One of the positive aspects of webcasting is the fact that citizens can peruse the meeting at their leisure, without having to sit through the entire meeting, particularly if the issue they are attending the meeting for isn’t addressed for sometimes, several hours.

“Some people work late or have families to get home to and simply don’t have the time to attend council meetings in person,” Cr Scott said.

Cr Vithoulkas said that the implementation of webcasting will be an important development in the council relationship with the public, as “an accurate record [of council meetings] isn’t kept, it’s only the voting process that is recorded. It’s a shame that their views and questions aren’t heard as well.”

Councillors need to be seen as accessible and approachable, according to Cr Vithoulkas, and one way to do that is allowing “people to see how a council chamber works when there is a majority and one voice is heard. There is little opportunity for others to share their views. People voted for different councillors for different reasons, the rest of the people should still hear and see what is going on, webcasting will make it easier and more accessible. “

“The Lord mayor has dragged her heels over this, it’s certainly an issue that my ex-Liberal colleague and I were in support of. The Lord Mayor had opposed it and previously voted it down.”

Cr Vithoulkas said that if the motion is re-considered in Council, she “would support a live webcast, it’s important because decisions are made instantaneously, so people should be able to see the motion and the votes.”

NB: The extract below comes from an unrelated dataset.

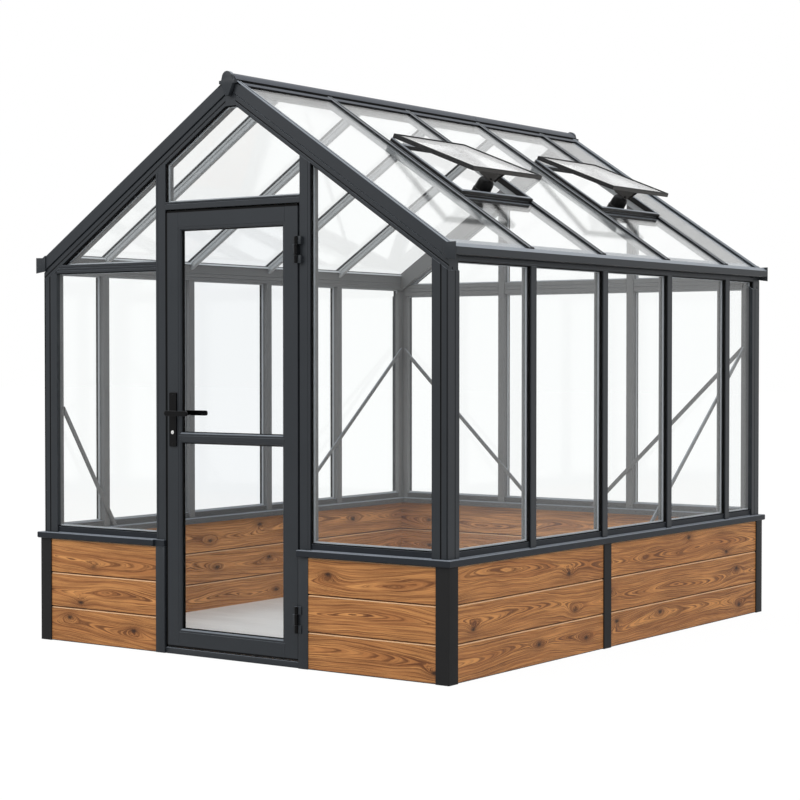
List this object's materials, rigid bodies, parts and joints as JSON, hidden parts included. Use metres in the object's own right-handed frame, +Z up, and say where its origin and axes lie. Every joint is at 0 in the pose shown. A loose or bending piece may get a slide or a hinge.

“I’m not scared of people hearing what I have to say or how I vote. I’d like to see all councillors feel the same way. I’d like to think they do, and supporting what has already been voted on is the ideal way of showing that – unless they have something to hide” she said.

Liberal Councillor Christine Forster in support of the webcasting motion is planning to file a motion in October, bringing the issue of webcasting to the forefront of council discussions.